1. Field
An embodiment of the present invention relates to the field of high frequency integrated circuits and, more particularly, to a global bitline multiplexing approach that may be used for high-speed memory.
2. Discussion of Related Art
High-speed memory design has become increasingly important to the overall performance of processors and systems, for example. One of the larger components of memory latency and, therefore, keys to high performance memory design, may be bitline sensing. For a cache memory, for example, bitline sensing can account for as much as two thirds of total cache latency.
A conventional memory 100 may be arranged as shown in FIG. 1. For the configuration shown in FIG. 1, one global bitline 105 is provided for each column 101 and 102 of memory cells. While only two columns of memory cells are shown in FIG. 1, it will be appreciated that the memory 100 may include a larger number of columns of memory cells with an additional global bitline being provided for each additional column of memory. Further, where the memory is a multi-ported memory, there may be multiple global bitlines per column of memory to correspond to the multiple ports (i.e. one global bitline per column per port).
Local bitlines 107 are coupled to clusters of memory cells such as the clusters 111-114 of memory cells.

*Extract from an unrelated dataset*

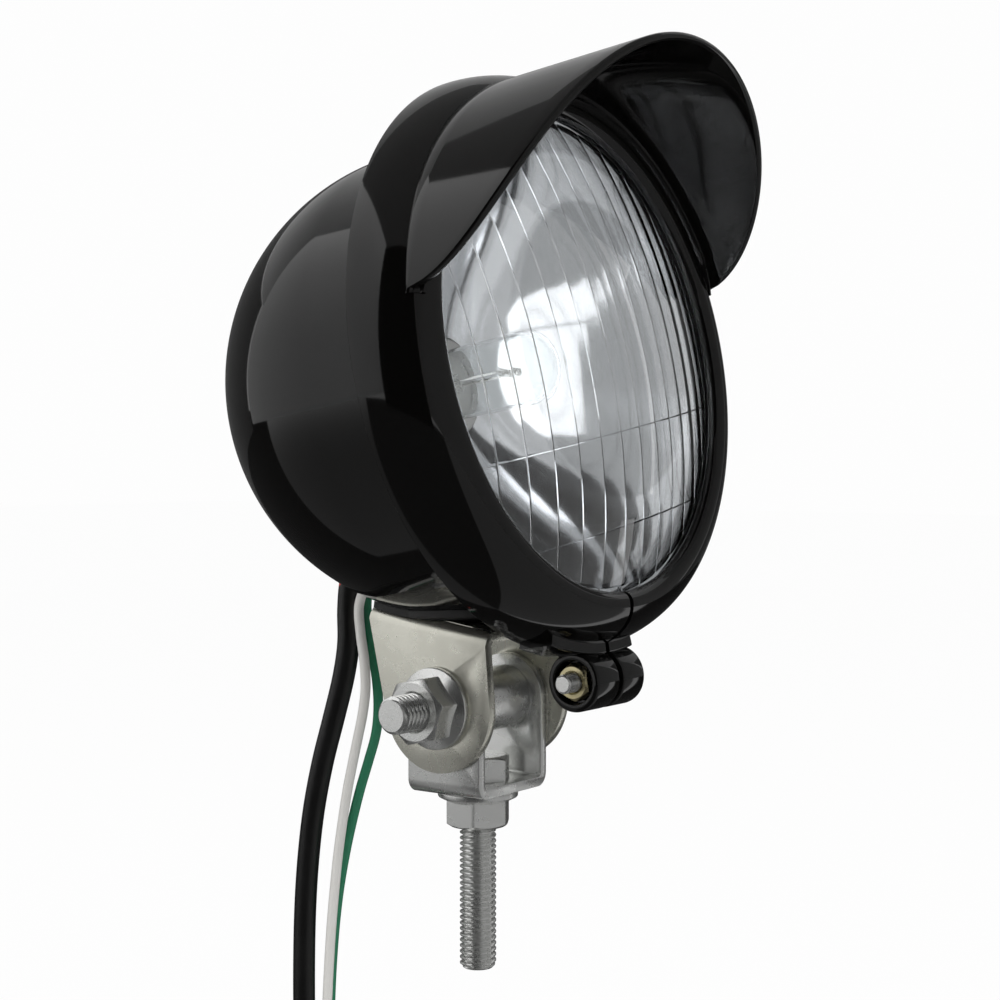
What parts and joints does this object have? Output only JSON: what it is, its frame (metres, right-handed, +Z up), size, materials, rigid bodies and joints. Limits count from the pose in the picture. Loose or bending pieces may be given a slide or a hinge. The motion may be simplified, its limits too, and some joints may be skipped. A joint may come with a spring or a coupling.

The clusters of memory cells 111-114 may include, for example, eight memory cells. The memory 100 may include additional clusters of memory cells in each column.
In operation, in response to a read request, local bitline(s) 107 coupled to a memory row to be read indicate a logical value stored in a corresponding memory cell. If any local bitline 107 coupled to a global bitline indicates a logical zero value, the corresponding global bitline (through a NAND gate 115 in this example) is pulled down. Thus, for the example of FIG. 1, multiple global bitlines are typically switched in response to a memory read request if more than one memory cell in the row being read stores a logical zero value.
In response to a column select signal, a multiplexer (mux) 120 then selects between signals communicated over multiple global bitlines 105 and outputs the selected data. Multiple levels of multiplexing (not shown) may be used to provide the desired output data in response to the read request.
In the memory 100, because global bitlines may be switched even when a corresponding column is not selected to be read, power consumption of such a memory may be unnecessarily and undesirably high.